## Given problem
Determine how many lines contain the string "from". Reply with that figure and nothing else.

## Data listing
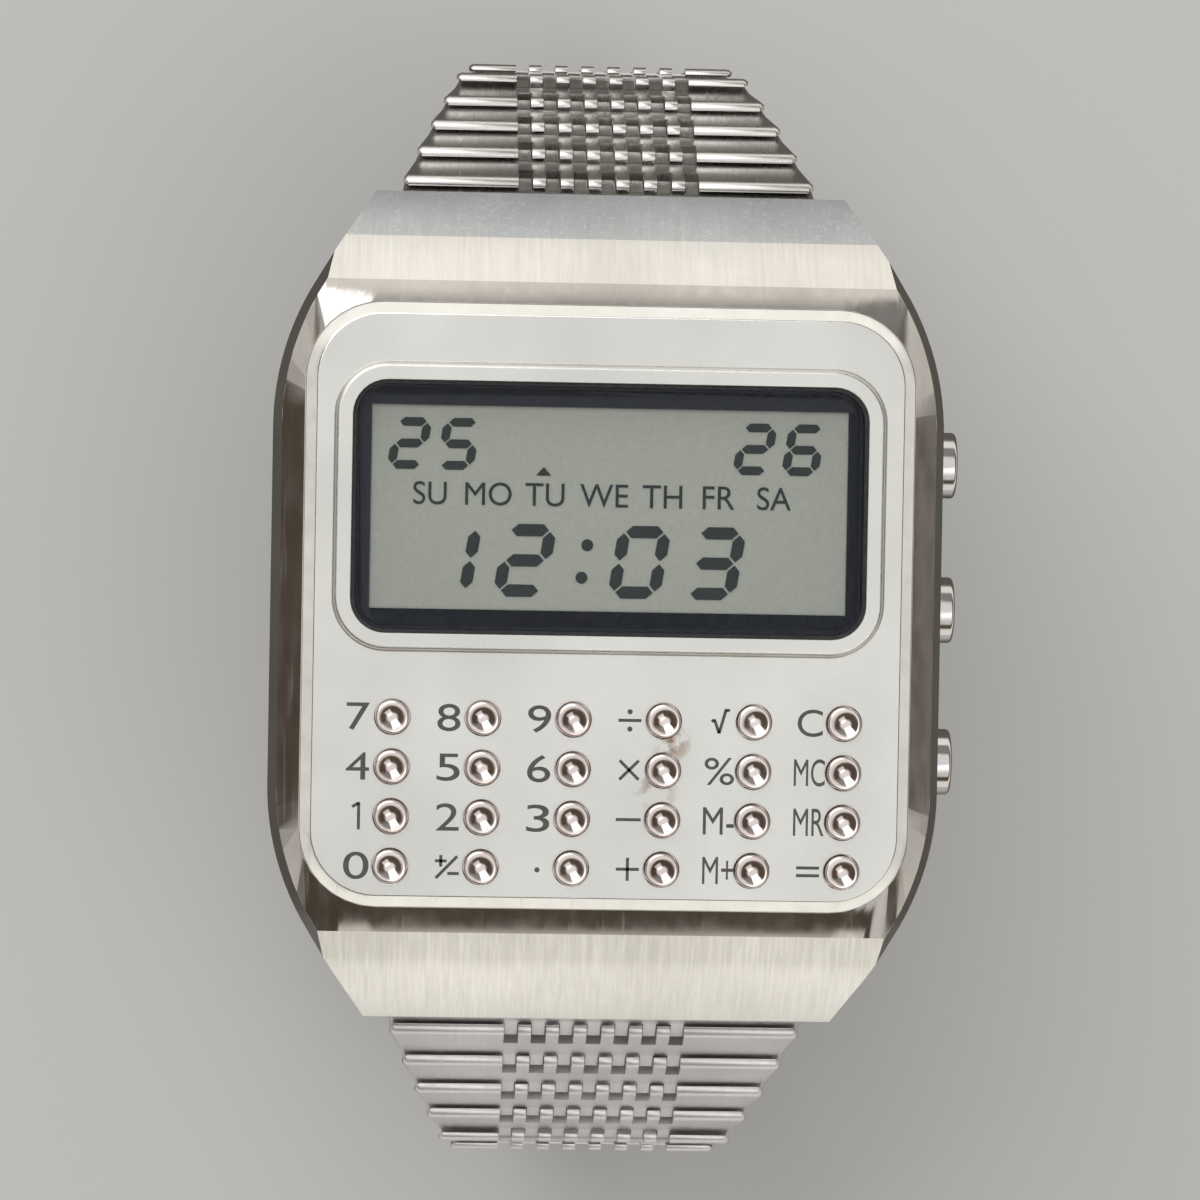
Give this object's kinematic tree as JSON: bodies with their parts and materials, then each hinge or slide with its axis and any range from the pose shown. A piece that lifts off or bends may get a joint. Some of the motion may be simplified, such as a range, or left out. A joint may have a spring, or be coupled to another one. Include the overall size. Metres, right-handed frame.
{
  "type": "calculator watch",
  "caption": "Steel wristwatch with a digital display, a keypad of small round keys, side pushers and a closed bracelet of interlocking links with a folding clasp.",
  "frame": {"origin": "middle of the case back's flat outer face", "axes": "+X towards three o'clock and the pushers, +Y towards twelve o'clock, +Z out of the face"},
  "size_m": [0.0361, 0.0626, 0.0423],
  "materials": {
    "case_steel": "brushed with a warm tint",
    "face_plate_steel": "satin",
    "mineral_glass": "clear",
    "gasket_rubber": "matte",
    "mask_black": "printed",
    "display_glass": "grey-green display",
    "module_plastic": "moulded",
    "board_green": "lacquered board",
    "polished_steel": "polished",
    "key_steel": "polished with a dished top",
    "bracelet_steel": "brushed"
  },
  "bodies": {
    "case": {"case_body": "case_steel", "face_plate": "face_plate_steel", "crystal": "mineral_glass", "crystal_gasket": "gasket_rubber", "display_mask": "mask_black", "lcd_panel": "display_glass", "connector_strips": "gasket_rubber", "key_contact_sheet": "gasket_rubber", "module_frame": "module_plastic", "circuit_board": "board_green", "processor_chip": "module_plastic", "quartz_can": "polished_steel", "button_cells": "polished_steel", "cell_clip": "polished_steel", "back_cover": "case_steel", "back_gasket": "gasket_rubber", "lug_spring_bars": "polished_steel", "pusher_spring_top": "polished_steel", "pusher_spring_middle": "polished_steel", "pusher_spring_bottom": "polished_steel"},
    "upper_1": {"upper_links_1": "bracelet_steel"},
    "upper_2": {"upper_links_2": "bracelet_steel"},
    "upper_3": {"upper_links_3": "bracelet_steel"},
    "upper_4": {"upper_links_4": "bracelet_steel"},
    "lower_1": {"lower_links_1": "bracelet_steel"},
    "lower_2": {"lower_links_2": "bracelet_steel"},
    "lower_3": {"lower_links_3": "bracelet_steel"},
    "lower_4": {"lower_links_4": "bracelet_steel"},
    "clasp_cover_fold": {"clasp_cover": "bracelet_steel"},
    "clasp_middle_fold": {"clasp_middle_blade": "bracelet_steel"},
    "clasp_inner_fold": {"clasp_inner_blade": "bracelet_steel", "clasp_end_bar": "polished_steel"},
    "top_pusher": {"pusher_top": "polished_steel"},
    "middle_pusher": {"pusher_middle": "polished_steel"},
    "bottom_pusher": {"pusher_bottom": "polished_steel"},
    "seven_key": {"key_seven": "key_steel"},
    "eight_key": {"key_eight": "key_steel"},
    "nine_key": {"key_nine": "key_steel"},
    "divide_key": {"key_divide": "key_steel"},
    "root_key": {"key_root": "key_steel"},
    "clear_key": {"key_clear": "key_steel"},
    "four_key": {"key_four": "key_steel"},
    "five_key": {"key_five": "key_steel"},
    "six_key": {"key_six": "key_steel"},
    "multiply_key": {"key_multiply": "key_steel"},
    "percent_key": {"key_percent": "key_steel"},
    "memory_clear_key": {"key_memory_clear": "key_steel"},
    "one_key": {"key_one": "key_steel"},
    "two_key": {"key_two": "key_steel"},
    "three_key": {"key_three": "key_steel"},
    "minus_key": {"key_minus": "key_steel"},
    "memory_minus_key": {"key_memory_minus": "key_steel"},
    "memory_recall_key": {"key_memory_recall": "key_steel"},
    "zero_key": {"key_zero": "key_steel"},
    "sign_key": {"key_sign": "key_steel"},
    "point_key": {"key_point": "key_steel"},
    "plus_key": {"key_plus": "key_steel"},
    "memory_plus_key": {"key_memory_plus": "key_steel"},
    "equals_key": {"key_equals": "key_steel"}
  },
  "joints": [
    {"name": "upper_hinge_1", "type": "hinge", "parent": "case", "child": "upper_1", "pos_m": [0, 0.02035, 0.0025], "axis": [1, 0, 0], "range_deg": [0, 30]},
    {"name": "upper_hinge_2", "type": "hinge", "parent": "upper_1", "child": "upper_2", "pos_m": [0, 0.02572, -0.00546], "axis": [1, 0, 0], "range_deg": [0, 9]},
    {"name": "upper_hinge_3", "type": "hinge", "parent": "upper_2", "child": "upper_3", "pos_m": [0, 0.02963, -0.01415], "axis": [1, 0, 0], "range_deg": [0, 20]},
    {"name": "upper_hinge_4", "type": "hinge", "parent": "upper_3", "child": "upper_4", "pos_m": [0, 0.02771, -0.02338], "axis": [1, 0, 0], "range_deg": [0, 20]},
    {"name": "lower_hinge_1", "type": "hinge", "parent": "case", "child": "lower_1", "pos_m": [0, -0.02035, 0.0025], "axis": [-1, 0, 0], "range_deg": [0, 22]},
    {"name": "lower_hinge_2", "type": "hinge", "parent": "lower_1", "child": "lower_2", "pos_m": [0, -0.02629, -0.00503], "axis": [-1, 0, 0], "range_deg": [0, 10]},
    {"name": "lower_hinge_3", "type": "hinge", "parent": "lower_2", "child": "lower_3", "pos_m": [0, -0.03053, -0.01356], "axis": [-1, 0, 0], "range_deg": [0, 20]},
    {"name": "lower_hinge_4", "type": "hinge", "parent": "lower_3", "child": "lower_4", "pos_m": [0, -0.02881, -0.02283], "axis": [-1, 0, 0], "range_deg": [0, 20]},
    {"name": "clasp_cover_hinge", "type": "hinge", "parent": "lower_4", "child": "clasp_cover_fold", "pos_m": [0, -0.01836, -0.02942], "axis": [-1, 0, 0], "range_deg": [0, 20]},
    {"name": "clasp_middle_hinge", "type": "hinge", "parent": "clasp_cover_fold", "child": "clasp_middle_fold", "pos_m": [0, 0.01259, -0.0307], "axis": [-1, 0, 0], "range_deg": [0, 90]},
    {"name": "clasp_inner_hinge", "type": "hinge", "parent": "clasp_middle_fold", "child": "clasp_inner_fold", "pos_m": [0, -0.01566, -0.02971], "axis": [1, 0, 0], "range_deg": [0, 60]},
    {"name": "top_pusher_press", "type": "slide", "parent": "case", "child": "top_pusher", "axis": [-1, 0, 0], "range_m": [0, 0.0006], "stiffness_N_per_m": 400, "springref_m": -0.0004, "deforming": ["pusher_spring_top"]},
    {"name": "middle_pusher_press", "type": "slide", "parent": "case", "child": "middle_pusher", "axis": [-1, 0, 0], "range_m": [0, 0.0006], "stiffness_N_per_m": 400, "springref_m": -0.0004, "deforming": ["pusher_spring_middle"]},
    {"name": "bottom_pusher_press", "type": "slide", "parent": "case", "child": "bottom_pusher", "axis": [-1, 0, 0], "range_m": [0, 0.0006], "stiffness_N_per_m": 400, "springref_m": -0.0004, "deforming": ["pusher_spring_bottom"]},
    {"name": "seven_key_press", "type": "slide", "parent": "case", "child": "seven_key", "axis": [0, 0, -1], "range_m": [0, 0.00028], "stiffness_N_per_m": 600, "springref_m": -0.0003},
    {"name": "eight_key_press", "type": "slide", "parent": "case", "child": "eight_key", "axis": [0, 0, -1], "range_m": [0, 0.00028], "stiffness_N_per_m": 600, "springref_m": -0.0003},
    {"name": "nine_key_press", "type": "slide", "parent": "case", "child": "nine_key", "axis": [0, 0, -1], "range_m": [0, 0.00028], "stiffness_N_per_m": 600, "springref_m": -0.0003},
    {"name": "divide_key_press", "type": "slide", "parent": "case", "child": "divide_key", "axis": [0, 0, -1], "range_m": [0, 0.00028], "stiffness_N_per_m": 600, "springref_m": -0.0003},
    {"name": "root_key_press", "type": "slide", "parent": "case", "child": "root_key", "axis": [0, 0, -1], "range_m": [0, 0.00028], "stiffness_N_per_m": 600, "springref_m": -0.0003},
    {"name": "clear_key_press", "type": "slide", "parent": "case", "child": "clear_key", "axis": [0, 0, -1], "range_m": [0, 0.00028], "stiffness_N_per_m": 600, "springref_m": -0.0003},
    {"name": "four_key_press", "type": "slide", "parent": "case", "child": "four_key", "axis": [0, 0, -1], "range_m": [0, 0.00028], "stiffness_N_per_m": 600, "springref_m": -0.0003},
    {"name": "five_key_press", "type": "slide", "parent": "case", "child": "five_key", "axis": [0, 0, -1], "range_m": [0, 0.00028], "stiffness_N_per_m": 600, "springref_m": -0.0003},
    {"name": "six_key_press", "type": "slide", "parent": "case", "child": "six_key", "axis": [0, 0, -1], "range_m": [0, 0.00028], "stiffness_N_per_m": 600, "springref_m": -0.0003},
    {"name": "multiply_key_press", "type": "slide", "parent": "case", "child": "multiply_key", "axis": [0, 0, -1], "range_m": [0, 0.00028], "stiffness_N_per_m": 600, "springref_m": -0.0003},
    {"name": "percent_key_press", "type": "slide", "parent": "case", "child": "percent_key", "axis": [0, 0, -1], "range_m": [0, 0.00028], "stiffness_N_per_m": 600, "springref_m": -0.0003},
    {"name": "memory_clear_key_press", "type": "slide", "parent": "case", "child": "memory_clear_key", "axis": [0, 0, -1], "range_m": [0, 0.00028], "stiffness_N_per_m": 600, "springref_m": -0.0003},
    {"name": "one_key_press", "type": "slide", "parent": "case", "child": "one_key", "axis": [0, 0, -1], "range_m": [0, 0.00028], "stiffness_N_per_m": 600, "springref_m": -0.0003},
    {"name": "two_key_press", "type": "slide", "parent": "case", "child": "two_key", "axis": [0, 0, -1], "range_m": [0, 0.00028], "stiffness_N_per_m": 600, "springref_m": -0.0003},
    {"name": "three_key_press", "type": "slide", "parent": "case", "child": "three_key", "axis": [0, 0, -1], "range_m": [0, 0.00028], "stiffness_N_per_m": 600, "springref_m": -0.0003},
    {"name": "minus_key_press", "type": "slide", "parent": "case", "child": "minus_key", "axis": [0, 0, -1], "range_m": [0, 0.00028], "stiffness_N_per_m": 600, "springref_m": -0.0003},
    {"name": "memory_minus_key_press", "type": "slide", "parent": "case", "child": "memory_minus_key", "axis": [0, 0, -1], "range_m": [0, 0.00028], "stiffness_N_per_m": 600, "springref_m": -0.0003},
    {"name": "memory_recall_key_press", "type": "slide", "parent": "case", "child": "memory_recall_key", "axis": [0, 0, -1], "range_m": [0, 0.00028], "stiffness_N_per_m": 600, "springref_m": -0.0003},
    {"name": "zero_key_press", "type": "slide", "parent": "case", "child": "zero_key", "axis": [0, 0, -1], "range_m": [0, 0.00028], "stiffness_N_per_m": 600, "springref_m": -0.0003},
    {"name": "sign_key_press", "type": "slide", "parent": "case", "child": "sign_key", "axis": [0, 0, -1], "range_m": [0, 0.00028], "stiffness_N_per_m": 600, "springref_m": -0.0003},
    {"name": "point_key_press", "type": "slide", "parent": "case", "child": "point_key", "axis": [0, 0, -1], "range_m": [0, 0.00028], "stiffness_N_per_m": 600, "springref_m": -0.0003},
    {"name": "plus_key_press", "type": "slide", "parent": "case", "child": "plus_key", "axis": [0, 0, -1], "range_m": [0, 0.00028], "stiffness_N_per_m": 600, "springref_m": -0.0003},
    {"name": "memory_plus_key_press", "type": "slide", "parent": "case", "child": "memory_plus_key", "axis": [0, 0, -1], "range_m": [0, 0.00028], "stiffness_N_per_m": 600, "springref_m": -0.0003},
    {"name": "equals_key_press", "type": "slide", "parent": "case", "child": "equals_key", "axis": [0, 0, -1], "range_m": [0, 0.00028], "stiffness_N_per_m": 600, "springref_m": -0.0003}
  ]
}
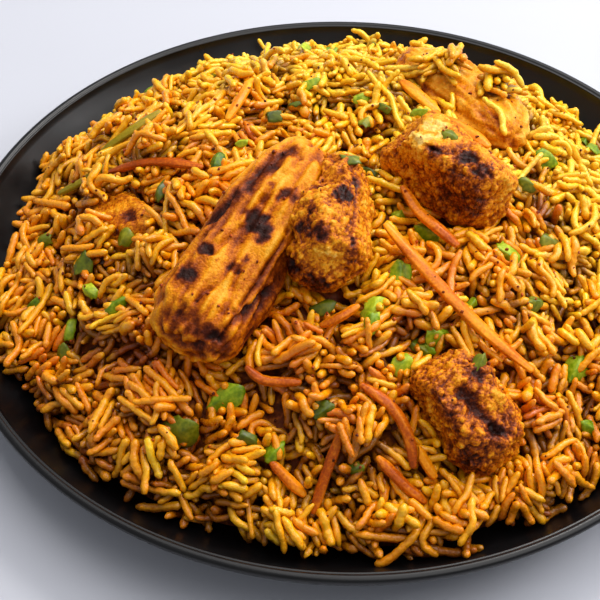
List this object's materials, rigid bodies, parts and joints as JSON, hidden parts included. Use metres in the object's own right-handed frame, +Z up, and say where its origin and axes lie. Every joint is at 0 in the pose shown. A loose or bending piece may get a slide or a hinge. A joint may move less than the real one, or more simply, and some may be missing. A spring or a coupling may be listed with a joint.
{
  "type": "plate of vermicelli rice with roast chicken",
  "caption": "Black coupe plate heaped with spiced yellow vermicelli rice, with charred chicken pieces, carrot strips and green herbs in it.",
  "frame": {"origin": "middle of the plate's foot ring, on the table", "axes": "+Z up; -Y towards the viewer of the picture, +X to its right"},
  "size_m": [0.231, 0.231, 0.0669],
  "materials": {
    "plate_glaze": "satin black glazed stoneware",
    "rice": "moist cooked grains, golden yellow to orange brown, dark gaps",
    "chicken": "roasted, golden to brown with black char spots and a glaze",
    "carrot": "cooked carrot strips, moist and glossy",
    "greens": "chopped fresh herb leaf and olive green pepper strips"
  },
  "bodies": {
    "root": {"plate": "plate_glaze", "rice_heap": "rice", "chicken_breast_strip": "chicken", "chicken_crusted_chunk": "chicken", "chicken_cut_chunk": "chicken", "chicken_front_chunk": "chicken", "chicken_glazed_strip": "chicken", "chicken_sunken_piece": "chicken", "carrot_long": "carrot", "carrot_upper": "carrot", "carrot_front_curl": "carrot", "carrot_front_low": "carrot", "carrot_front_right": "carrot", "carrot_front_left": "carrot", "carrot_low_left": "carrot", "carrot_under_strip": "carrot", "carrot_middle": "carrot", "carrot_back_right": "carrot", "carrot_back_middle": "carrot", "carrot_back_left": "carrot", "carrot_left_band": "carrot", "pepper_left_long": "greens", "pepper_left_short": "greens"}
  },
  "joints": []
}
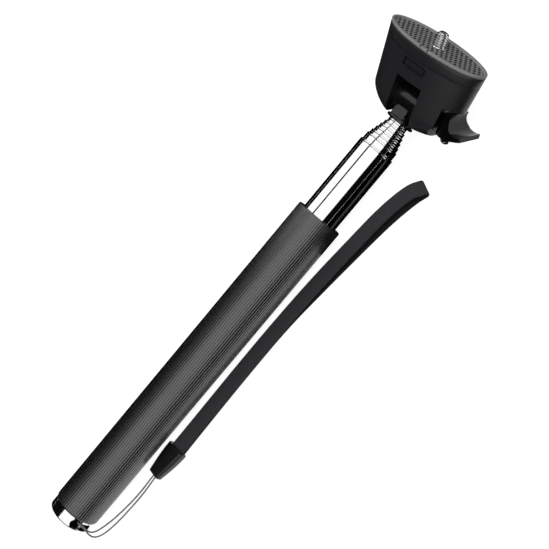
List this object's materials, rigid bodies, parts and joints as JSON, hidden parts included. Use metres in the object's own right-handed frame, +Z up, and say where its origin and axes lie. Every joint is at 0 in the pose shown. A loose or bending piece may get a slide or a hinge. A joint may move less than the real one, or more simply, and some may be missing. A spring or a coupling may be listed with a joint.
{
  "type": "selfie stick",
  "caption": "Telescopic selfie stick, closed, with ribbed grip, wrist strap and a tilting oval camera head locked by a side lever.",
  "frame": {"origin": "centre of the stick's footprint on the table it lies on, measured without the lanyard and strap", "axes": "+X along the stick from the end cap to the head, +Z up, the lever and strap on the -Y side"},
  "size_m": [0.3272, 0.0704, 0.0432],
  "materials": {
    "tube_chrome": "polished chrome plate",
    "cap_chrome": "polished chrome plate",
    "bush_brass": "drawn",
    "grip_rubber": "satin, fluted lengthwise",
    "black_plastic": "fine moulded grain",
    "knuckle_plastic": "smooth moulded",
    "lever_plastic": "fine moulded grain",
    "pad_rubber": "matt, dotted",
    "stud_steel": "bright plated",
    "steel": "plated",
    "washer_nylon": "natural",
    "cord_grey": "braided",
    "webbing_black": "woven"
  },
  "bodies": {
    "handle": {"tube_1": "tube_chrome", "grip_sleeve": "grip_rubber", "end_cap": "cap_chrome", "cap_core": "black_plastic", "lanyard_bar": "steel", "lanyard_cord": "cord_grey", "strap_clip": "black_plastic", "wrist_strap": "webbing_black"},
    "section_2": {"tube_2": "tube_chrome", "friction_bush_2": "bush_brass"},
    "section_3": {"tube_3": "tube_chrome", "friction_bush_3": "bush_brass"},
    "section_4": {"tube_4": "tube_chrome", "friction_bush_4": "bush_brass"},
    "section_5": {"tube_5": "tube_chrome", "friction_bush_5": "bush_brass"},
    "section_6": {"tube_6": "tube_chrome", "friction_bush_6": "bush_brass"},
    "section_7": {"tube_7": "tube_chrome", "friction_bush_7": "bush_brass"},
    "knuckle_body": {"knuckle": "knuckle_plastic"},
    "head": {"head_body": "black_plastic", "head_cover": "black_plastic", "rubber_pad": "pad_rubber", "camera_stud": "stud_steel", "stud_retainer": "black_plastic", "retainer_screws": "steel", "cover_screws": "steel", "friction_washers": "washer_nylon", "lever_washer": "steel"},
    "clamp": {"clamp_bolt": "steel", "clamp_nut": "steel"},
    "lever_body": {"lever": "lever_plastic", "lever_pin": "stud_steel"}
  },
  "joints": [
    {"name": "slide_2", "type": "slide", "parent": "handle", "child": "section_2", "axis": [1, 0, 0], "range_m": [0, 0.17]},
    {"name": "slide_3", "type": "slide", "parent": "section_2", "child": "section_3", "axis": [1, 0, 0], "range_m": [0, 0.17]},
    {"name": "slide_4", "type": "slide", "parent": "section_3", "child": "section_4", "axis": [1, 0, 0], "range_m": [0, 0.17]},
    {"name": "slide_5", "type": "slide", "parent": "section_4", "child": "section_5", "axis": [1, 0, 0], "range_m": [0, 0.17]},
    {"name": "slide_6", "type": "slide", "parent": "section_5", "child": "section_6", "axis": [1, 0, 0], "range_m": [0, 0.17]},
    {"name": "slide_7", "type": "slide", "parent": "section_6", "child": "section_7", "axis": [1, 0, 0], "range_m": [0, 0.17]},
    {"name": "head_swivel", "type": "hinge", "parent": "section_7", "child": "knuckle_body", "pos_m": [0.10812, 0.0033, 0.0135], "axis": [1, 0, 0], "continuous": true},
    {"name": "head_tilt", "type": "hinge", "parent": "knuckle_body", "child": "head", "pos_m": [0.12812, 0.0033, 0.0135], "axis": [0, -1, 0], "range_deg": [-34, 56]},
    {"name": "bolt_draw", "type": "slide", "parent": "head", "child": "clamp", "axis": [0, -1, 0], "range_m": [0, 0.0004]},
    {"name": "lever_turn", "type": "hinge", "parent": "clamp", "child": "lever_body", "pos_m": [0.12812, -0.0222, 0.0135], "axis": [0.829, 0, 0.5592], "range_deg": [0, 75]}
  ],
  "couplings": [
    {"joint": "lever_turn", "follows": "bolt_draw", "rad_per_m": 3272}
  ]
}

## Correct output
2